Ferguson also noted AI may end up being too “energy hungry” to be a cost-effective tool for many businesses. To his point, a recent study from the Amsterdam School of Business and Economics found that AI applications alone could use as much power as the Netherlands by 2027.

“Forget Nvidia charging more and more for its chips, you also have to pay more and more to run those chips on your servers. And therefore you end up with something that is very expensive and has yet to prove, outside of some narrow applications, that it’s paying for this,” he said.

For investors, particularly those leaning into the AI enthusiasm, Ferguson warned that the excessive tech hype based on questionable promises is very similar to the period before the dot-com crash. He noted that during both of these periods, market returns were concentrated in tech stocks that traded based on Wall Street’s sky-high earnings growth estimates.

Despite those lofty forecasts, the dominant hardware giants of the dot-com era, Cisco and Intel, have largely disappointed investors ever since. Ferguson argued today’s AI hardware hero, Nvidia, might experience a similar fate, particularly given its elevated valuation.

“What multiple of sales is Nvidia a good deal on if you think that it might only have—no matter how stratospheric the growth rate at the moment—if you think that it's probably not going to be a player in a decade's time?” he asked, implying Nvidia might not be worth the current price tag of nearly 40 times sales investors are paying.
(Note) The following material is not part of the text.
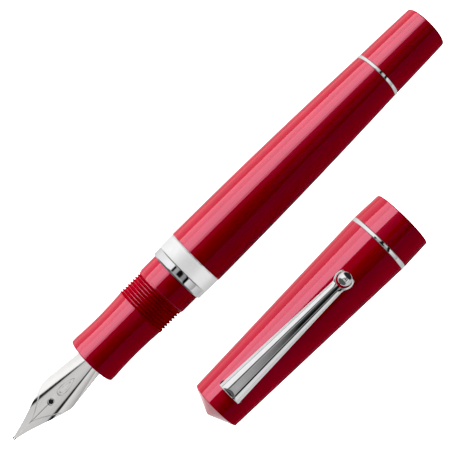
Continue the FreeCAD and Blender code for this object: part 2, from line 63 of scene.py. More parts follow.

Despite his argument that AI-linked tech stocks like Nvidia are highly overvalued, Ferguson admitted that no one can predict when a bubble will end. This dynamic leads many bearish investors to feel “compelled to play” in the markets even when stocks look pricey, according to the analyst—and that’s a great way to get hurt.

“I mean, it's certainly what was happening in the dot-com [bubble], for example, where almost anybody who wasn't a retail punter was looking at these things and saying, 'well, it can't last, but having said that, if it lasts one more quarter and I'm not playing, I'll lose my job,'” he explained.

The good news, according to Ferguson, is that because the current stock market bubble is so concentrated in AI-linked stocks, there is still value out there.

Of course, there will be widespread pain for investors if the AI bubble bursts. But after that, Ferguson recommended looking at the currently unloved U.S. small-cap stocks, which may benefit from interest rate cuts and aren’t highly valued.

“There’s a lot of value to be found in the U.S. The trouble is that value is to be found in good old-fashioned ways, trawling through small caps and looking for businesses that are growing in a good old-fashioned, steady way,” he said.